Deasy, asked about this by the Weekly, said he'll intercede to fix the issue. Ratliff's volunteer media coordinator, Chuck Kanganis, says Ratliff won't be available for comment until next year.

An even more important group left out of the loop is the district's 34,000 teachers, many of whom are not tech-savvy. Most “have not seen it in operation,” Deasy says. “Teachers helped to select it, but I think we could have gotten people on board earlier.”

As a result of the board's November vote to slow down planned rollouts, only five extra schools in board member Monica Garcia's highly urban district will be given the iPads during phase two — not the 60 schools promised. “Fifty-five schools will be disappointed,” says Garcia, who backs the program. “If we were talking about [an area with] 80 percent affluent Anglo kids, would we be having this discussion?”

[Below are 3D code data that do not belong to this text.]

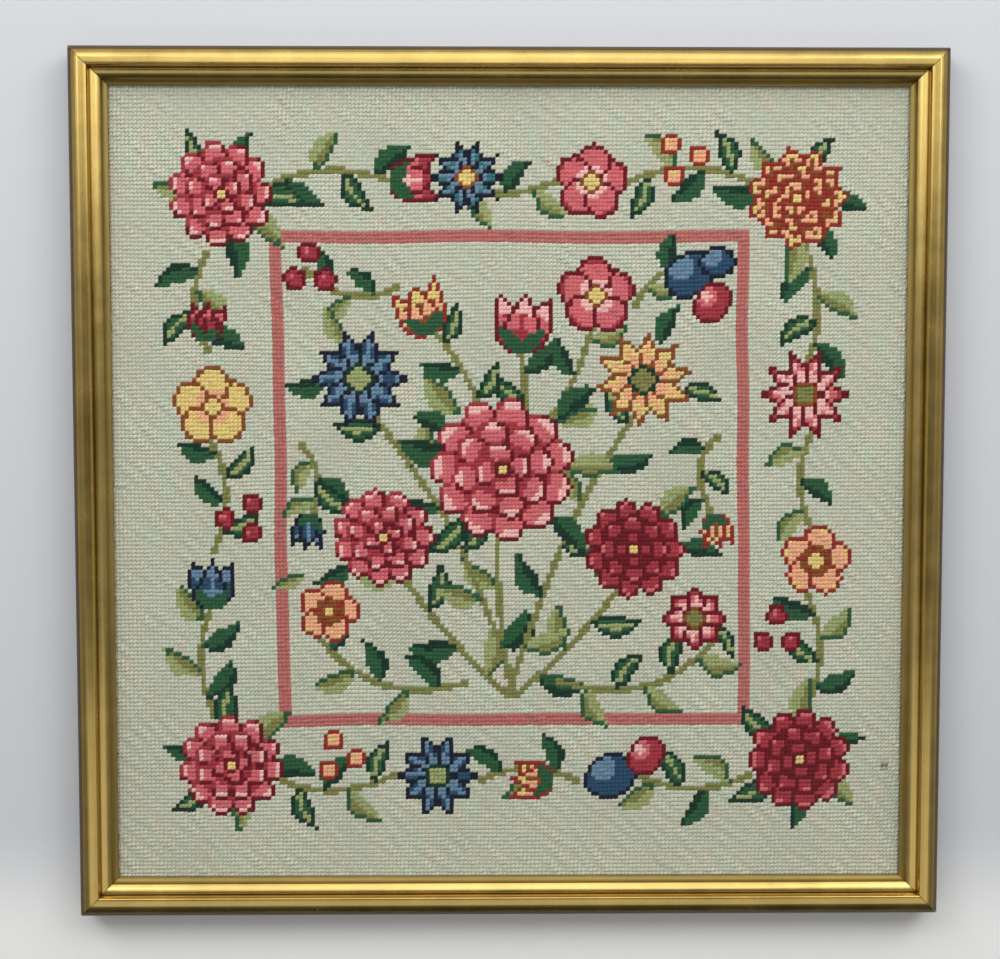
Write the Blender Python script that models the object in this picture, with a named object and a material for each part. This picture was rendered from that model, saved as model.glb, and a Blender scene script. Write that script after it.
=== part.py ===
# Framed needlepoint panel: four mitred moulding rails around one stretched needlepoint sheet.
# Metres, +Z up. The panel lies on its back, face up, with the picture's top towards +Y.
# The origin is the centre of the back, on the surface that the rails rest on.

import math

import bmesh
import bpy
from mathutils import Matrix, Vector

# Overall size
OUTER_SIDE = 0.4570
FACE_WIDTH = 0.0190
DEPTH = 0.0200
MITRE_GAP = 0.0003

# Rebate behind the sight edge, which holds the sheet
REBATE_WIDTH = 0.0060
REBATE_DEPTH = 0.0075
LIP_THICKNESS = 0.0016

# Outer bead: a tall round, flat across its inner half and steep at the groove
OUTER_BEAD_WIDTH = 0.0109
OUTER_BEAD_CREST = 0.0070
OUTER_BEAD_BASE = 0.0148
OUTER_BEAD_INNER_FOOT = 0.0156
OUTER_BEAD_FULLNESS = 1.7
OUTER_BEAD_INNER_FULLNESS = 6.0
OUTER_BEAD_STEPS = 12

# Groove between the beads
GROOVE_WIDTH = 0.0005
GROOVE_HEIGHT = 0.0136

# Inner bead: a lower round that leans towards the cloth
INNER_BEAD_TOP = 0.0144
INNER_BEAD_PULL = (0.01325, 0.0143)
INNER_BEAD_FOOT = (0.0159, 0.01215)
INNER_BEAD_STEPS = 12
INNER_BEAD_QUIRK = 0.0003

# Scooped lip that slopes down to the cloth
SCOOP_PULL = (0.0167, 0.0097)
SCOOP_STEPS = 6

# Needlepoint sheet: canvas and wool together
SHEET_THICKNESS = 0.0024
SHEET_GAP = 0.0003

# Colours
GILT = (0.56, 0.40, 0.13)
SAGE_WOOL = (0.55, 0.57, 0.44)


def clear_scene():
    for obj in list(bpy.data.objects):
        bpy.data.objects.remove(obj, do_unlink=True)


def material(name, colour, roughness, metallic):
    made = bpy.data.materials.new(name)
    made.use_nodes = True
    shader = made.node_tree.nodes["Principled BSDF"]
    shader.inputs["Base Color"].default_value = (*colour, 1.0)
    shader.inputs["Roughness"].default_value = roughness
    shader.inputs["Metallic"].default_value = metallic
    return made


def round_quarter(centre, half_width, rise, start, end, fullness):
    """Points on a quarter round, from the start angle to the end angle; an ellipse has a fullness of 2."""
    points = []
    for step in range(OUTER_BEAD_STEPS + 1):
        angle = math.radians(start + (end - start) * step / OUTER_BEAD_STEPS)
        out = abs(math.cos(angle)) ** (2 / fullness)
        up = abs(math.sin(angle)) ** (2 / fullness)
        points.append((centre[0] + half_width * math.copysign(out, math.cos(angle)), centre[1] + rise * up))
    return points


def bend(start, pull, end, steps):
    """Points on a curve from the start to the end, drawn towards the pull."""
    points = []
    for step in range(steps + 1):
        t = step / steps
        ends = [(1 - t) ** 2 * a + t * t * b for a, b in zip(start, end)]
        points.append(tuple(e + 2 * t * (1 - t) * p for e, p in zip(ends, pull)))
    return points


def moulding_profile():
    """The moulding's section as (distance in from the outer edge, height), counter-clockwise from the back."""
    crest = OUTER_BEAD_CREST
    groove_end = OUTER_BEAD_WIDTH + GROOVE_WIDTH
    lip_top = REBATE_DEPTH + LIP_THICKNESS
    profile = [
        (0.0, 0.0),
        (FACE_WIDTH - REBATE_WIDTH, 0.0),
        (FACE_WIDTH - REBATE_WIDTH, REBATE_DEPTH),
        (FACE_WIDTH, REBATE_DEPTH),
    ]
    scoop_top = (INNER_BEAD_FOOT[0], INNER_BEAD_FOOT[1] - INNER_BEAD_QUIRK)
    profile += bend((FACE_WIDTH, lip_top), SCOOP_PULL, scoop_top, SCOOP_STEPS)
    profile += bend(INNER_BEAD_FOOT, INNER_BEAD_PULL, (groove_end, INNER_BEAD_TOP), INNER_BEAD_STEPS)
    profile.append((groove_end, GROOVE_HEIGHT))
    profile.append((OUTER_BEAD_WIDTH, GROOVE_HEIGHT))
    foot = OUTER_BEAD_INNER_FOOT
    inner = round_quarter((crest, foot), OUTER_BEAD_WIDTH - crest, DEPTH - foot, 0, 90, OUTER_BEAD_INNER_FULLNESS)
    outer = round_quarter((crest, OUTER_BEAD_BASE), crest, DEPTH - OUTER_BEAD_BASE, 90, 180, OUTER_BEAD_FULLNESS)
    return profile + inner + outer[1:]


def rail(name, turn, finish):
    """A rail along the bottom edge, mitred at both ends, then turned about +Z to its own side."""
    mesh = bmesh.new()
    half = OUTER_SIDE / 2
    mitre_inset = MITRE_GAP / math.sqrt(2)
    section = []
    for across, height in moulding_profile():
        section.append(mesh.verts.new((-half + across + mitre_inset, -half + across, height)))
    end_face = mesh.faces.new(section)
    swept = bmesh.ops.extrude_face_region(mesh, geom=[end_face])
    far_end = [item for item in swept["geom"] if isinstance(item, bmesh.types.BMVert)]
    for vert in far_end:
        vert.co.x = -vert.co.x
    bmesh.ops.recalc_face_normals(mesh, faces=mesh.faces)
    bmesh.ops.rotate(mesh, cent=Vector(), matrix=Matrix.Rotation(math.radians(turn), 3, "Z"), verts=mesh.verts)
    add_object(name, mesh, finish)


def needlepoint(finish):
    """One flat sheet, stretched in the rebate just under its ledge."""
    side = OUTER_SIDE - 2 * (FACE_WIDTH - REBATE_WIDTH + SHEET_GAP)
    top = REBATE_DEPTH - SHEET_GAP
    mesh = bmesh.new()
    bmesh.ops.create_cube(mesh, size=1.0)
    bmesh.ops.scale(mesh, vec=(side, side, SHEET_THICKNESS), verts=mesh.verts)
    bmesh.ops.translate(mesh, vec=(0.0, 0.0, top - SHEET_THICKNESS / 2), verts=mesh.verts)
    add_object("needlepoint", mesh, finish)


def add_object(name, mesh, finish):
    data = bpy.data.meshes.new(name)
    mesh.to_mesh(data)
    mesh.free()
    data.shade_smooth()
    data.set_sharp_from_angle(angle=math.radians(35))
    data.materials.append(finish)
    bpy.context.scene.collection.objects.link(bpy.data.objects.new(name, data))


def main():
    clear_scene()
    for name, turn in (("rail_bottom", 0), ("rail_right", 90), ("rail_top", 180), ("rail_left", 270)):
        rail(name, turn, material(name + "_gilt", GILT, 0.35, 0.8))
    needlepoint(material("needlepoint_wool", SAGE_WOOL, 0.95, 0.0))


main()
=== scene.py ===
# Framed needlepoint panel: gilt moulding, canvas, and one small shape of yarn for every tent stitch.
# Metres, +Z up. The panel lies on its back with the stitched face up and the picture's top towards +Y.

import math

import bmesh
import bpy
import numpy as np
from mathutils import Matrix, Vector


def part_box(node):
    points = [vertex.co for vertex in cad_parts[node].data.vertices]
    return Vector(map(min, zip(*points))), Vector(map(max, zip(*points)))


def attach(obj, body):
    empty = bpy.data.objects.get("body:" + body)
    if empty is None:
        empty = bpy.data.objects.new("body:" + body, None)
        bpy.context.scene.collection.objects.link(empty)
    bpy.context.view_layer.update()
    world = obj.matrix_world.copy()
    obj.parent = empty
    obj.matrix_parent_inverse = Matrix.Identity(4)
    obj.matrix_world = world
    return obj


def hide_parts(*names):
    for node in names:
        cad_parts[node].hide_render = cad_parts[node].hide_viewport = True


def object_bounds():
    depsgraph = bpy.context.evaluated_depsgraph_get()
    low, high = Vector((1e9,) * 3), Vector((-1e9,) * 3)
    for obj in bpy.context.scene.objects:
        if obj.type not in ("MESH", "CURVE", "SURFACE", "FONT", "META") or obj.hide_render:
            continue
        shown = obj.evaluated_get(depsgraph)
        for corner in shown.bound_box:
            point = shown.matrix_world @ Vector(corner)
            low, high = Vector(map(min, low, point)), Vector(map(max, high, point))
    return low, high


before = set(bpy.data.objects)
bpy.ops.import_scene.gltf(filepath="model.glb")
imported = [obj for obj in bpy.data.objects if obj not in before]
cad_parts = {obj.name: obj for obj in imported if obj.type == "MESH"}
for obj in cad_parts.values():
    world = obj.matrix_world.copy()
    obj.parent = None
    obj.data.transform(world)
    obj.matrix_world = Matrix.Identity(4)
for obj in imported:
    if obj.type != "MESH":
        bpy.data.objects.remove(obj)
CAD_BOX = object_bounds()
SHEET_LOW, SHEET_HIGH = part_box("needlepoint")
OUTER_HALF = CAD_BOX[1].x

# Photograph's view
CAMERA_PLACE = (-0.0168, 0.0602, 0.8978)
CAMERA_TURN = (-3.635, -0.741, 0.008)
LENS_MM = 60.61
SENSOR_MM = 36.0

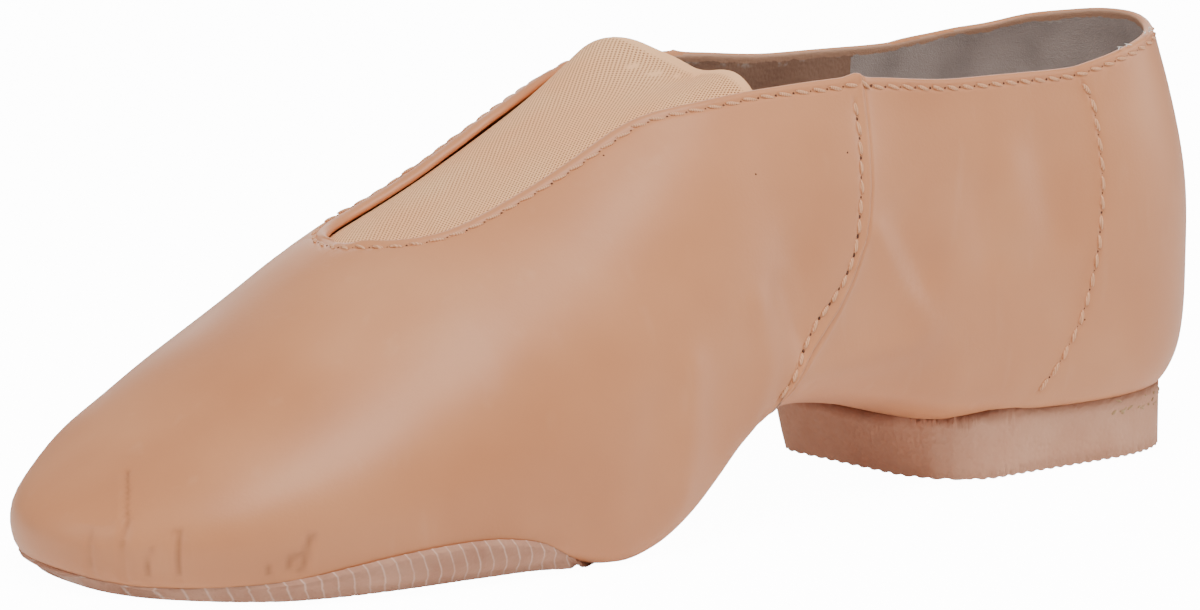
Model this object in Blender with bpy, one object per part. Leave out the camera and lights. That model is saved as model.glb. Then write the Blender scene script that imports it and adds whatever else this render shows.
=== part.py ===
"""A slip-on jazz shoe for the left foot: soft leather upper, elastic gore, insole and split sole.

Metres, +X to the toe, +Y to the outer side of the foot, +Z up, the floor at z = 0.
The origin is on the floor, under the middle of the heel.
Every curved piece is a band of the same last, grown or shrunk by the thickness of what lies between.
"""
from math import acos, cos, pi, radians, sin, sqrt

import bmesh
import bpy

# The upper over its last, outside sizes
LENGTH = 0.235
BALL_WIDTH = 0.083
HEEL_LIFT = 0.0088
COLLAR_HEIGHT = 0.0755
INSTEP_HEIGHT = 0.0790
WIDEST_HEIGHT = 0.0330
ARCH_RISE = 0.0105
TOE_SPRING = 0.0004
LEATHER = 0.0014

# Steps in the upper's wall
LAP_STEP = 0.0007
COUNTER_STEP = 0.0004
FOLD_STEP = 0.0004
FOLD_WIDTH = 0.0030
ROLL_EDGE = 0.6
STEP_RUN = 0.0005

# Openings of the upper
THROAT_TIP = 0.1740
TIP_WIDTH = 0.0305
TIP_LENGTH = 0.0120
TIP_BLEND = 0.0200
LASTING_MARGIN = 0.0110
HEEL_OPENING_END = 0.0560
BALL_OPENING_START = 0.1560
OPENING_ROUND = 0.0140

# Elastic gore
GORE_THICKNESS = 0.0011
GORE_GAP = 0.0005
GORE_BACK = 0.1080
GORE_TUCK = 0.0060
GORE_UNDERLAP = 0.0060
GORE_SLANT = 0.0090
GORE_SAG = 0.0045
GORE_SLACK = 0.0300

# Insole, sole patch and heel
FLAT_MARGIN = 0.0120
INSOLE_THICKNESS = 0.0012
INSOLE_GAP = 0.0005
INSOLE_MARGIN = 0.0045
SOLE_THICKNESS = 0.0013
SOLE_CURL = 0.0032
SOLE_TOE_CURL = 0.0013
SOLE_LOW_CURL = 0.0004
SOLE_LIP = 0.0006
SOLE_START = 0.1370
SOLE_ROUND = 0.0220
SOLE_PRESS = 0.0005
HEEL_LENGTH = 0.0645
HEEL_MARGIN = 0.0040
HEEL_CORNER = 0.0090
HEEL_BREAST = 0.0035
GAP = 0.0003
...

Some of the board's retreat goes back to Deasy. He doesn't typically approach the L.A. Times editorial board or other prominent media for support in tapping public bond money, as his savvy predecessor, Roy Romer, did for his dizzying plan to build 131 schools. “I'm not going to go to an editorial board every time I launch an initiative,” Deasy says.

But Deasy lost control of the iPad narrative, then complained to Times education reporter Howard Blume that Blume was writing “the same [iPad] article over and over again.” In truth, almost no L.A. journalists have seriously reported on how the actual curriculum program works as it gains ground in real classrooms.

West Valley board member Tamar Galatzan, the dissenting vote last month against Ratliff's slowdown, says, “I'm afraid that if folks want to stop the rollout until there's never another problem, then kids will never get access to technology.”